We pilgrims had stood in awe and appreciated the grandeur of this structure, the only remaining fragment of the Great Temple of Jerusalem to survive the Roman destruction. It still stands today as the most sacred structure of the Jewish people. But for us Christians, this is considered a holy site because Jesus was present at this very temple. It was here that the incidents of the 4th and 5th Joyful mysteries of the Rosary took place — The Presentation of the Baby Jesus in the Temple and The Finding of the Child Jesus in the Temple. In his years of ministry, Jesus also preached at this temple, and it was here where He expelled all the money changers.
“Destroy this sanctuary, and in three days I will raise it up.” It was this very temple whose veil was torn in two the moment Jesus died. Jesus was speaking of the sanctuary that was his body. And when He rose from the dead, it marked the beginning of a new covenant.

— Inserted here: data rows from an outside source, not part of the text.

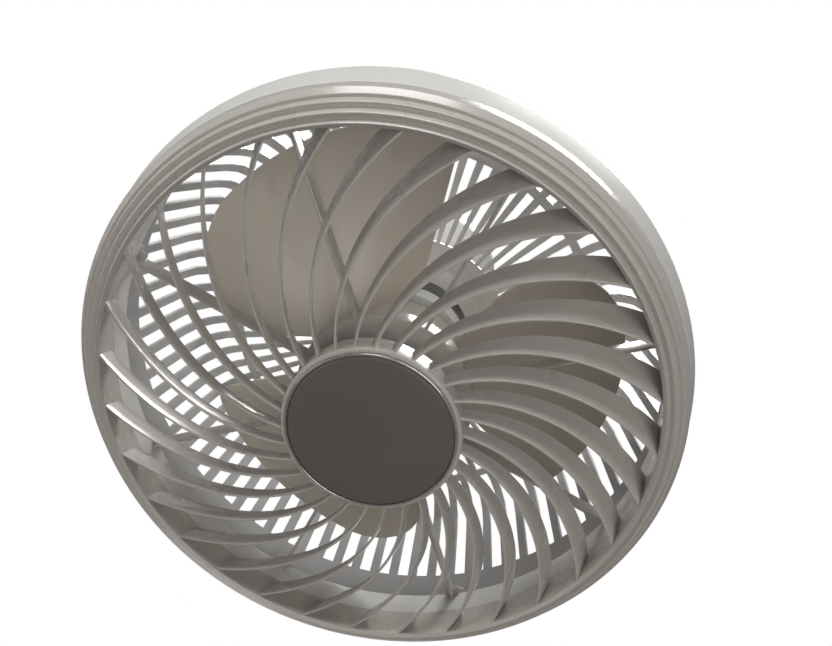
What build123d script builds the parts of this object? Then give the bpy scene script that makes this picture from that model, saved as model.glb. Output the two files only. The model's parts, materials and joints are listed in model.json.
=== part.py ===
from build123d import *
import os
from math import atan, cos, hypot, pi, radians, sin, tan

os.makedirs("parts", exist_ok=True)

# Cabin ceiling fan: a drum with a swirl grille, hung from the ceiling on a swivelling and tilting stem.
# Millimetres, +Z up. The origin is the centre of the base plate's ceiling face.
# Depths in the drum are measured upward from the plane of the grille's lip.

# Clearances
fit = 0.05
play = 0.15
slack = 0.3

# Ceiling base
plate_r = 55
plate_t = 2.5
plate_rim_drop = 9
dish_r = 33
dish_drop = 20
dish_draft = 3
mount_pcd = 80
mount_holes = 4
mount_hole_r = 2.75
cover_wall = 2
cover_drop = 34
cover_side = 10
cover_hole_r = 22
cover_round = 14

# Swivel stem and its fork
pivot_drop = 100
shank_r = 8
shank_over = 3
stem_r = 10
shoulder_r = 13
shoulder_t = 3
washer_r = 14
washer_t = 1.5
swivel_nut_flats = 24
swivel_nut_t = 8
tongue_t = 13.8
cheek_t = 4
fork_r = 12
fork_floor = 14
fork_base = 4

# Tilt bolt and knob
bolt_r = 4
bolt_flats = 13
bolt_head_t = 5
knob_washer_r = 9
knob_washer_t = 1.5
knob_r = 14
knob_t = 17
knob_lobes = 6
knob_lobe_r = 3.2
knob_chamfer = 1.2
knob_grip = 13

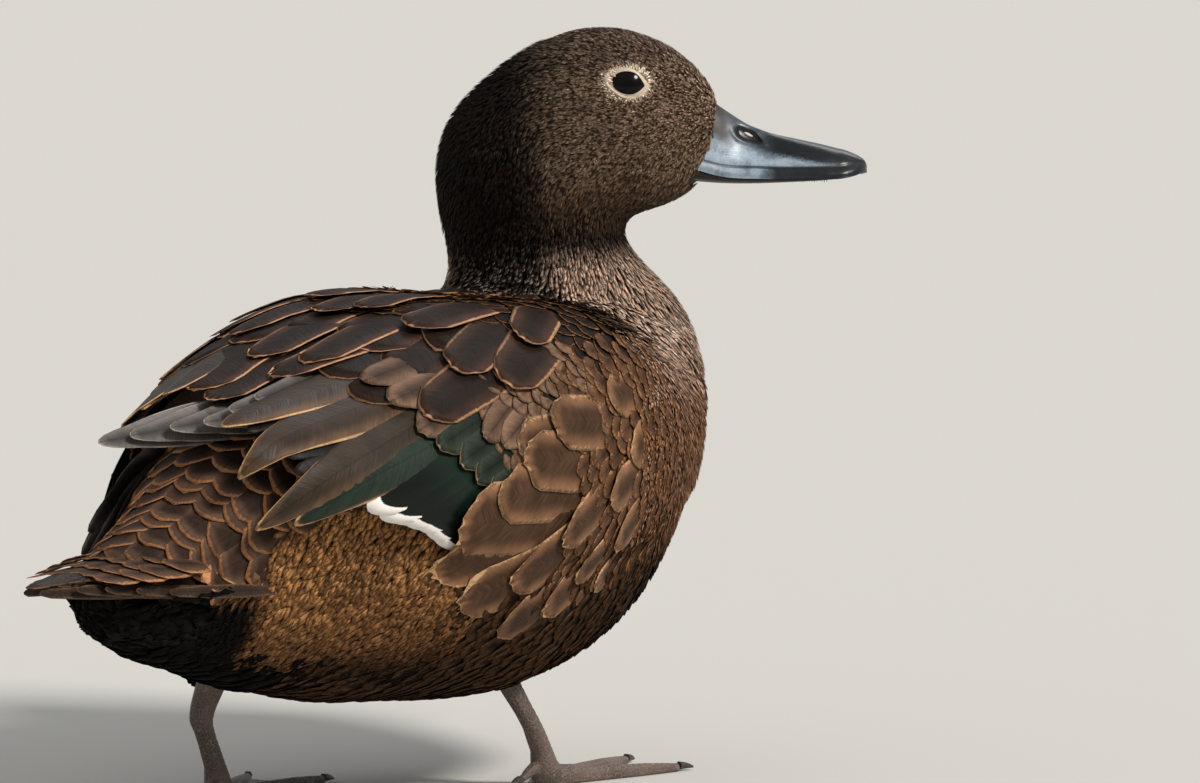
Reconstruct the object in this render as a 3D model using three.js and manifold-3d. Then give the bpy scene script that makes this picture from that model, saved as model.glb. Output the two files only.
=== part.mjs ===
// A brown teal, a small dabbling duck, life size and still. It stands in mid-step, right foot
// forward, and turns its head to its right. Millimetres: +X points ahead of the breast, +Y to the
// bird's left and +Z up. The floor is z = 0, and the origin is under the middle of the bird's box.
//
// Flesh is one smooth shape, given as a distance that is negative inside. It is meshed whole and
// parted with flat cuts into trunk, neck and head. Folded wings, tail, bill, shanks and webbed
// feet are plates, rings and tubes that meet it.
import * as THREE from "three";
import { mergeVertices } from "three/addons/utils/BufferGeometryUtils.js";
import Module from "manifold-3d";

const wasm = await Module();
wasm.setup();

// ---------- driving dimensions ----------
const GAP = 0.35; // clear space between neighbouring solids
const CUT = 0.3; // width of the flat cuts that part the flesh

const TRUNK_FRONT = 123;
const TRUNK_REAR = -107;

const HEAD_AT = new THREE.Vector3(94, -21, 173.3); // between the eyes, on the head's own middle plane
const HEAD_TURN = THREE.MathUtils.degToRad(-60);
const EYE_RADIUS = 5.2;
const EYE_OUT = 11.1; // eyeball's centre from the head's middle plane
const EYE_UP = 0.7; // and above HEAD_AT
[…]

The significance of this Jewish sacred structure to us Christians and Catholics cannot be understated. However, I was personally filled with confusion at that moment as I stood hesitating whether I should go up and touch the wall or not. At that time, I could not fully comprehend the significance of this place, and I seriously pondered why my fellow pilgrims were visibly moved as they touched the wall. But as I finally approached and put my hands on the cold stones, I could feel my heart pumping stronger, and it hit me, this was where ‘the Divine Presence always rests’.
On my left and right were Jews praying fervently, and yet there I was praying as a Christian. That moment was surreal to me. The prophet Isaiah called the Temple a “house for all nations”. Israel is a land where there is much fighting amongst the Jews, Muslims and Christians, but in front of the Wall, all stand equal. This is a universal centre of spirituality. The Wall has withstood time, it has witnessed war and peace, destruction and revival. For generations, it has absorbed the prayers and yearnings of those near and far.
I am still very grateful that I had this incredible privilege to go on this pilgrimage. A year on, and I am still appreciating the wonders of the Gospel coming alive to me at the Holy Land.
(Today’s Oxygen by Kristel Wang)
Prayer: Dear Jesus, we pray for peace and harmony amongst all nations and religions.
Thanksgiving: Thank you, Heavenly Father, for reminding us of your goodness and everlasting truth. Amen.